## DATA EXCERPT
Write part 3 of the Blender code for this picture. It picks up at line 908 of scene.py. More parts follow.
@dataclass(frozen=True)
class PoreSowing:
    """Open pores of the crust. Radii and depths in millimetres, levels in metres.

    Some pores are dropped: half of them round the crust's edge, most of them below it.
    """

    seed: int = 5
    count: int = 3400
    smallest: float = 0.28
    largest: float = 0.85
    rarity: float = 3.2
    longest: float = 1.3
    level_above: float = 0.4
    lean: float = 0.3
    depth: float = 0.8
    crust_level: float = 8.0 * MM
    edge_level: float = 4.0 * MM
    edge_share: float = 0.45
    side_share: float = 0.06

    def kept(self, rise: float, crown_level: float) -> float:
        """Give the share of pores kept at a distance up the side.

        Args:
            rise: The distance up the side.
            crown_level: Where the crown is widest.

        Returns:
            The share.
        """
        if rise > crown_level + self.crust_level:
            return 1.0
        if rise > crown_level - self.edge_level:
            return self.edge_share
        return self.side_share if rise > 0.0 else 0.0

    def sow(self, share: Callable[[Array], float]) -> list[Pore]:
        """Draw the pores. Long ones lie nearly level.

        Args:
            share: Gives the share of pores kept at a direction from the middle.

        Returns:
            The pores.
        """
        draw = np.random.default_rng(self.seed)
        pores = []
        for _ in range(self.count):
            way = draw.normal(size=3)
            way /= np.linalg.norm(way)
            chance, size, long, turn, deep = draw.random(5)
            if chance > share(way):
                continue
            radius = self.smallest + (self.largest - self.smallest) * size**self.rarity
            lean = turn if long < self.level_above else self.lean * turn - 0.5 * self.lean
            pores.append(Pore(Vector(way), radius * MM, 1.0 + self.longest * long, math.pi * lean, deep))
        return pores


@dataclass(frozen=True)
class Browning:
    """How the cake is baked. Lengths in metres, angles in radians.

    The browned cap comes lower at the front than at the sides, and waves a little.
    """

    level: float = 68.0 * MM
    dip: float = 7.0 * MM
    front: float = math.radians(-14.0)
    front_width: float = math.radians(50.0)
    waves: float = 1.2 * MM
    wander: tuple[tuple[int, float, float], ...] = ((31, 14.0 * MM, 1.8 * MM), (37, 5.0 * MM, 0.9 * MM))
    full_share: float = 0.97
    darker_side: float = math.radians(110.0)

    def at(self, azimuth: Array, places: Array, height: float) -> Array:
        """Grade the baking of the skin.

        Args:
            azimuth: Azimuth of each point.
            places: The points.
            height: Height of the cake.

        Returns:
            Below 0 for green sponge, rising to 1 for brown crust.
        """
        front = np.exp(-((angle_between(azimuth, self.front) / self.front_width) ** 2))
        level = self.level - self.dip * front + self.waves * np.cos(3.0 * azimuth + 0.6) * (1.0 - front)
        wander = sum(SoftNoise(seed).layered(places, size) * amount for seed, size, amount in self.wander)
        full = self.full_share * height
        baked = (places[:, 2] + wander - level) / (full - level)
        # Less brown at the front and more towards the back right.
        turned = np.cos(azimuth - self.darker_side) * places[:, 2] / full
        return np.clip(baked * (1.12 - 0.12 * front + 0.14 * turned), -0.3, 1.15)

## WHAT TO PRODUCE
Print the material above verbatim, first line through the line containing "crown_level: Where the", both included.

## WRITTEN ANSWER
Write part 3 of the Blender code for this picture. It picks up at line 908 of scene.py. More parts follow.
@dataclass(frozen=True)
class PoreSowing:
    """Open pores of the crust. Radii and depths in millimetres, levels in metres.

    Some pores are dropped: half of them round the crust's edge, most of them below it.
    """

    seed: int = 5
    count: int = 3400
    smallest: float = 0.28
    largest: float = 0.85
    rarity: float = 3.2
    longest: float = 1.3
    level_above: float = 0.4
    lean: float = 0.3
    depth: float = 0.8
    crust_level: float = 8.0 * MM
    edge_level: float = 4.0 * MM
    edge_share: float = 0.45
    side_share: float = 0.06

    def kept(self, rise: float, crown_level: float) -> float:
        """Give the share of pores kept at a distance up the side.

        Args:
            rise: The distance up the side.
            crown_level: Where the crown is widest.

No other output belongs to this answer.